» **EXERCISE DIRECTIONS**: Write out the listing exactly as it is given.
'''
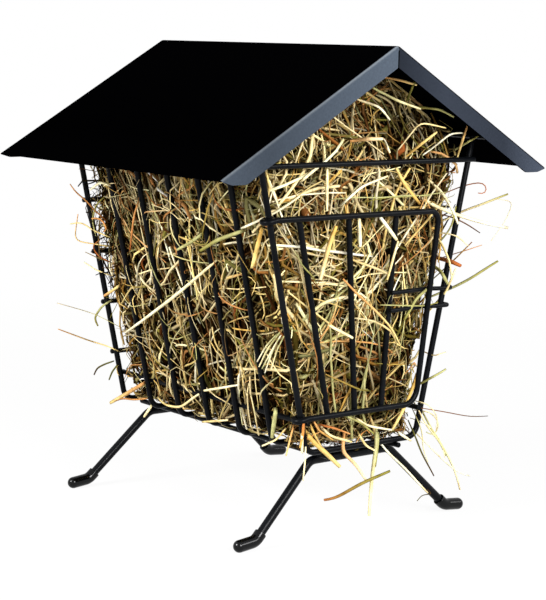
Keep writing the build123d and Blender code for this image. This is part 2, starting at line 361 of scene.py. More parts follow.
def roof_paint_and_edge_light(group):
    """Dead matt black on the slopes. The turned down gable edges get painted light and shade, as greys that
    follow how far the sheet has turned towards the gable: the left halves are painted pale, as if they caught
    the light on their bend, and the right halves are painted darker, as if in shade. Both are multiplied by
    greys of painted light and shade that follow the way from the ridge to the eave."""
    material, tree, shader, _ = coating("roof_paint_and_edge_light", group, gloss=(0.55, 0.68), specular=0.0,
                                        peel_height=0.00006)
    place = add_node(tree, "TexCoord").outputs
    at = add_node(tree, "SeparateXYZ", {0: place["Object"]}).outputs
    facing = add_node(tree, "SeparateXYZ", {0: place["Normal"]}).outputs
    turned = maths(tree, "MULTIPLY", facing["X"], maths(tree, "SIGN", at["X"]))
    slope = (0.0006, 0.0006, 0.0008)
    # Painted light on the left gable edge, painted shade on the right one.
    left = colour_ramp(tree, turned, [(0.22, slope), (0.42, (0.150, 0.172, 0.198)),
                                      (0.66, (0.165, 0.188, 0.214)), (0.97, (0.066, 0.083, 0.108))])
    right = colour_ramp(tree, turned, [(0.55, slope), (0.86, (0.009, 0.010, 0.014)),
                                       (0.98, (0.033, 0.040, 0.055))])
    on_right = maths(tree, "GREATER_THAN", at["Y"], 0.0)
    edge = blend(tree, on_right, left, right)
    run = value_range(tree, maths(tree, "ABSOLUTE", at["Y"]), 0.0, 1.0, 0.0, ROOF_HALF_WIDTH)
    # Painted light and shade along the gable edges, from the ridge to the eave.
    painted_edge_falls = [[(0.05, (0.75,) * 3), (0.75, (0.42,) * 3), (0.95, (0.54,) * 3)],
             [(0.0, (0.35,) * 3), (0.3, (0.65,) * 3), (0.7, (0.52,) * 3), (0.95, (1.1,) * 3)]]
    painted_edge_fall = blend(tree, on_right, *(colour_ramp(tree, run, stops) for stops in painted_edge_falls))
    painted_edge_light_and_shade = blend(tree, 1.0, edge, painted_edge_fall, "MULTIPLY")
    mottle = noise(tree, place["Object"], scale=900.0, detail=3.0)
    uneven = colour_ramp(tree, mottle, [(0.3, (0.84, 0.84, 0.85)), (0.7, (1.0, 1.0, 1.0))])
    feed(tree, shader, {"Base Color": blend(tree, 1.0, painted_edge_light_and_shade, uneven, "MULTIPLY")})
    return material


def paint_wires_and_roof():
    """Every part of the feeder gets its own black: coated wires, roof sheet and soft foot caps."""
    group = paint_group()
    wire = black_paint("wire_coating", group, (0.0014, 0.0017, 0.0023), (0.0032, 0.0037, 0.0048),
                       gloss=(0.24, 0.36), specular=0.055, peel_height=0.00010)
    leg = black_paint("leg_coating", group, (0.0012, 0.0015, 0.0021), (0.0028, 0.0033, 0.0044),
                      gloss=(0.22, 0.32), specular=0.085, peel_height=0.00010)
    cap = black_paint("cap_vinyl", group, (0.0005, 0.0006, 0.0008), (0.0012, 0.0013, 0.0017),
                      gloss=(0.10, 0.16), specular=0.20, peel_height=0.00001, peel_scale=300.0)
    roof = roof_paint_and_edge_light(group)
    for name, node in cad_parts.items():
        if name == "roof":
            finish = roof
        elif name.endswith("_cap"):
            finish = cap
        elif name.endswith("_leg_wire"):
            finish = leg
        else:
            finish = wire
        node.data.materials.clear()
        node.data.materials.append(finish)


# ---------------------------------------------------------------- where hay can lie

def unit(vectors):
    """Every vector made one long."""
    return vectors / np.maximum(np.linalg.norm(vectors, axis=-1, keepdims=True), 1e-9)


def share(distance, span):
    """How much of a span a distance covers, from 0 to 1."""
    return np.clip(distance / span, 0, 1)


def side_offset(z):
    """How far the side wires' middle plane stands from the middle of the feeder at height z."""
    return FOOT_HALF_WIDTH + (z - HOOP_FOOT) * SIDE_LEAN


def hay_half_width(z):
    """Half the hay's width: the leaning wires below the eaves and the roof's slopes above them."""
    return np.minimum(side_offset(z) - HAY_BEHIND_WIRES, (HAY_TOP - z) / ROOF_FALL)


def top_setback(z):
    """How far the gable of hay has stepped back from the ends at a height."""
    return TOP_SETBACK * share(z - SETBACK_FROM, SETBACK_TO - SETBACK_FROM)


def press_in(points, slack, loose):
    """Moves points back to where hay can be: behind the wires with a swell between two hoops, behind
    the door, under the roof and over the bottom wires. Every stalk stays its own slack further in.
    Loose hay may stick out that much further at the sides, the rear and the bottom."""
    x, y, z = points[..., 0], points[..., 1], points[..., 2]
    own = slack[:, None]
    z = np.clip(z, HAY_FLOOR + own * FLOOR_SLACK - loose, HAY_TOP - TOP_SLACK - own)
    held = z < EAVE_HAY
    loose_side = loose * held * np.where(y < 0, share(LOOSE_END - x, LOOSE_FADE), 1)
    swell = HAY_BULGE * (0.5 - 0.5 * np.cos(2 * np.pi * (x - FRONT_HOOP) / HOOP_PITCH)) * held
    limit = np.minimum(side_offset(z) - HAY_BEHIND_WIRES + swell + loose_side, (HAY_TOP - z) / ROOF_FALL)
    limit = np.maximum(limit - own, NARROWEST)
    y = np.clip(y, -limit, limit)
    edge = share(np.abs(y) - (side_offset(z) - HAY_EDGE), HAY_EDGE)
    below, above = share(DOOR_FOOT - z, FOOT_FADE), share(z - DOOR_HEAD, HEAD_FADE)
    end = HAY_END + END_BULGE * below + END_BULGE * above - EDGE_DRAW * edge
    end = end - top_setback(z) - own
    x = np.clip(x, -end - loose, end)
    return np.stack([x, y, z], -1)


# ---------------------------------------------------------------- where hay is strewn

def hay_places(rng, count, shell):
    """Points in the outer shell of the hay's rounded rectangle, with the way out and the depth share
    at each.

    A point of the box around the hay is kept where the 8th powers of its shares of the half length and
    half width, added up, give an 8th root inside shell. The depth share runs from 0 at the inside to 1
    at the outside. The way out follows the 5th powers, so that it turns late, near the edges."""
    kept, outward, depths = [], [], []
    while sum(len(places) for places in kept) < count:
        drawn = rng.uniform((-1, -1, 0), (1, 1, 1), (count * DRAWS, 3))
        z = HAY_FLOOR + drawn[:, 2] ** STREWN_HIGH * (ROOF_UNDERSIDE - STREWN_TOP - HAY_FLOOR)
        half = hay_half_width(z)
        x = drawn[:, 0] * STREWN_END
        y = drawn[:, 1] * STREWN_SIDE
        endwise, sidewise = np.abs(x) / HAY_END, np.abs(y) / half
        reach = (endwise ** HAY_CORNER + sidewise ** HAY_CORNER) ** (1 / HAY_CORNER)
        thin = (z > THIN_ABOVE) & (y > 0) & (rng.random(len(z)) < THIN_SHARE)
        inside = (reach > shell[0]) & (reach < shell[1]) & ~thin
        rise = np.where(z < SHOULDER, -SIDE_LEAN, 1 / ROOF_FALL)
        out_x = np.sign(x) * endwise ** 5 / HAY_END
        out_y = np.sign(y) * sidewise ** 5 / half
        out_z = sidewise ** 5 / half * rise
        kept.append(np.stack([x, y, z], -1)[inside])
        outward.append(unit(np.stack([out_x, out_y, out_z], -1)[inside]))
        depths.append(share(reach - HAY_INSIDE, HAY_OUTSIDE - HAY_INSIDE)[inside])
    return (np.concatenate(part)[:count] for part in (kept, outward, depths))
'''
» **CORRECT OUTPUT**:
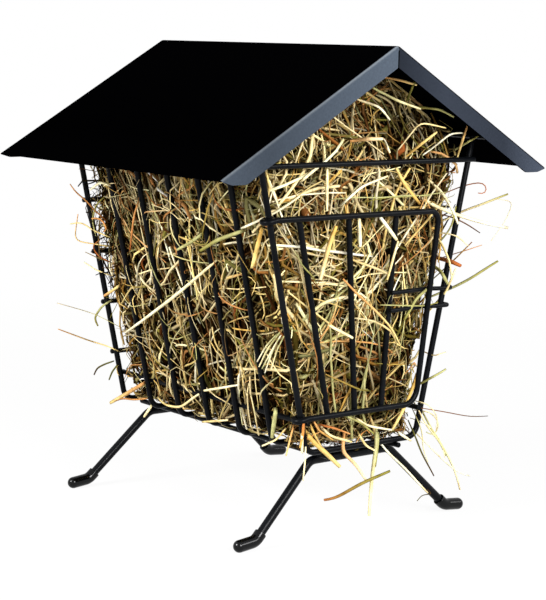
Keep writing the build123d and Blender code for this image. This is part 2, starting at line 361 of scene.py. More parts follow.
def roof_paint_and_edge_light(group):
    """Dead matt black on the slopes. The turned down gable edges get painted light and shade, as greys that
    follow how far the sheet has turned towards the gable: the left halves are painted pale, as if they caught
    the light on their bend, and the right halves are painted darker, as if in shade. Both are multiplied by
    greys of painted light and shade that follow the way from the ridge to the eave."""
    material, tree, shader, _ = coating("roof_paint_and_edge_light", group, gloss=(0.55, 0.68), specular=0.0,
                                        peel_height=0.00006)
    place = add_node(tree, "TexCoord").outputs
    at = add_node(tree, "SeparateXYZ", {0: place["Object"]}).outputs
    facing = add_node(tree, "SeparateXYZ", {0: place["Normal"]}).outputs
    turned = maths(tree, "MULTIPLY", facing["X"], maths(tree, "SIGN", at["X"]))
    slope = (0.0006, 0.0006, 0.0008)
    # Painted light on the left gable edge, painted shade on the right one.
    left = colour_ramp(tree, turned, [(0.22, slope), (0.42, (0.150, 0.172, 0.198)),
                                      (0.66, (0.165, 0.188, 0.214)), (0.97, (0.066, 0.083, 0.108))])
    right = colour_ramp(tree, turned, [(0.55, slope), (0.86, (0.009, 0.010, 0.014)),
                                       (0.98, (0.033, 0.040, 0.055))])
    on_right = maths(tree, "GREATER_THAN", at["Y"], 0.0)
    edge = blend(tree, on_right, left, right)
    run = value_range(tree, maths(tree, "ABSOLUTE", at["Y"]), 0.0, 1.0, 0.0, ROOF_HALF_WIDTH)
    # Painted light and shade along the gable edges, from the ridge to the eave.
    painted_edge_falls = [[(0.05, (0.75,) * 3), (0.75, (0.42,) * 3), (0.95, (0.54,) * 3)],
             [(0.0, (0.35,) * 3), (0.3, (0.65,) * 3), (0.7, (0.52,) * 3), (0.95, (1.1,) * 3)]]
    painted_edge_fall = blend(tree, on_right, *(colour_ramp(tree, run, stops) for stops in painted_edge_falls))
    painted_edge_light_and_shade = blend(tree, 1.0, edge, painted_edge_fall, "MULTIPLY")
    mottle = noise(tree, place["Object"], scale=900.0, detail=3.0)
    uneven = colour_ramp(tree, mottle, [(0.3, (0.84, 0.84, 0.85)), (0.7, (1.0, 1.0, 1.0))])
    feed(tree, shader, {"Base Color": blend(tree, 1.0, painted_edge_light_and_shade, uneven, "MULTIPLY")})
    return material


def paint_wires_and_roof():
    """Every part of the feeder gets its own black: coated wires, roof sheet and soft foot caps."""
    group = paint_group()
    wire = black_paint("wire_coating", group, (0.0014, 0.0017, 0.0023), (0.0032, 0.0037, 0.0048),
                       gloss=(0.24, 0.36), specular=0.055, peel_height=0.00010)
    leg = black_paint("leg_coating", group, (0.0012, 0.0015, 0.0021), (0.0028, 0.0033, 0.0044),
                      gloss=(0.22, 0.32), specular=0.085, peel_height=0.00010)
    cap = black_paint("cap_vinyl", group, (0.0005, 0.0006, 0.0008), (0.0012, 0.0013, 0.0017),
                      gloss=(0.10, 0.16), specular=0.20, peel_height=0.00001, peel_scale=300.0)
    roof = roof_paint_and_edge_light(group)
    for name, node in cad_parts.items():
        if name == "roof":
            finish = roof
        elif name.endswith("_cap"):
            finish = cap
        elif name.endswith("_leg_wire"):
            finish = leg
        else:
            finish = wire
        node.data.materials.clear()
        node.data.materials.append(finish)


# ---------------------------------------------------------------- where hay can lie

def unit(vectors):
    """Every vector made one long."""
    return vectors / np.maximum(np.linalg.norm(vectors, axis=-1, keepdims=True), 1e-9)


def share(distance, span):
    """How much of a span a distance covers, from 0 to 1."""
    return np.clip(distance / span, 0, 1)


def side_offset(z):
    """How far the side wires' middle plane stands from the middle of the feeder at height z."""
    return FOOT_HALF_WIDTH + (z - HOOP_FOOT) * SIDE_LEAN


def hay_half_width(z):
    """Half the hay's width: the leaning wires below the eaves and the roof's slopes above them."""
    return np.minimum(side_offset(z) - HAY_BEHIND_WIRES, (HAY_TOP - z) / ROOF_FALL)


def top_setback(z):
    """How far the gable of hay has stepped back from the ends at a height."""
    return TOP_SETBACK * share(z - SETBACK_FROM, SETBACK_TO - SETBACK_FROM)


def press_in(points, slack, loose):
    """Moves points back to where hay can be: behind the wires with a swell between two hoops, behind
    the door, under the roof and over the bottom wires. Every stalk stays its own slack further in.
    Loose hay may stick out that much further at the sides, the rear and the bottom."""
    x, y, z = points[..., 0], points[..., 1], points[..., 2]
    own = slack[:, None]
    z = np.clip(z, HAY_FLOOR + own * FLOOR_SLACK - loose, HAY_TOP - TOP_SLACK - own)
    held = z < EAVE_HAY
    loose_side = loose * held * np.where(y < 0, share(LOOSE_END - x, LOOSE_FADE), 1)
    swell = HAY_BULGE * (0.5 - 0.5 * np.cos(2 * np.pi * (x - FRONT_HOOP) / HOOP_PITCH)) * held
    limit = np.minimum(side_offset(z) - HAY_BEHIND_WIRES + swell + loose_side, (HAY_TOP - z) / ROOF_FALL)
    limit = np.maximum(limit - own, NARROWEST)
    y = np.clip(y, -limit, limit)
    edge = share(np.abs(y) - (side_offset(z) - HAY_EDGE), HAY_EDGE)
    below, above = share(DOOR_FOOT - z, FOOT_FADE), share(z - DOOR_HEAD, HEAD_FADE)
    end = HAY_END + END_BULGE * below + END_BULGE * above - EDGE_DRAW * edge
    end = end - top_setback(z) - own
    x = np.clip(x, -end - loose, end)
    return np.stack([x, y, z], -1)


# ---------------------------------------------------------------- where hay is strewn

def hay_places(rng, count, shell):
    """Points in the outer shell of the hay's rounded rectangle, with the way out and the depth share
    at each.

    A point of the box around the hay is kept where the 8th powers of its shares of the half length and
    half width, added up, give an 8th root inside shell. The depth share runs from 0 at the inside to 1
    at the outside. The way out follows the 5th powers, so that it turns late, near the edges."""
    kept, outward, depths = [], [], []
    while sum(len(places) for places in kept) < count:
        drawn = rng.uniform((-1, -1, 0), (1, 1, 1), (count * DRAWS, 3))
        z = HAY_FLOOR + drawn[:, 2] ** STREWN_HIGH * (ROOF_UNDERSIDE - STREWN_TOP - HAY_FLOOR)
        half = hay_half_width(z)
        x = drawn[:, 0] * STREWN_END
        y = drawn[:, 1] * STREWN_SIDE
        endwise, sidewise = np.abs(x) / HAY_END, np.abs(y) / half
        reach = (endwise ** HAY_CORNER + sidewise ** HAY_CORNER) ** (1 / HAY_CORNER)
        thin = (z > THIN_ABOVE) & (y > 0) & (rng.random(len(z)) < THIN_SHARE)
        inside = (reach > shell[0]) & (reach < shell[1]) & ~thin
        rise = np.where(z < SHOULDER, -SIDE_LEAN, 1 / ROOF_FALL)
        out_x = np.sign(x) * endwise ** 5 / HAY_END
        out_y = np.sign(y) * sidewise ** 5 / half
        out_z = sidewise ** 5 / half * rise
        kept.append(np.stack([x, y, z], -1)[inside])
        outward.append(unit(np.stack([out_x, out_y, out_z], -1)[inside]))
        depths.append(share(reach - HAY_INSIDE, HAY_OUTSIDE - HAY_INSIDE)[inside])
    return (np.concatenate(part)[:count] for part in (kept, outward, depths))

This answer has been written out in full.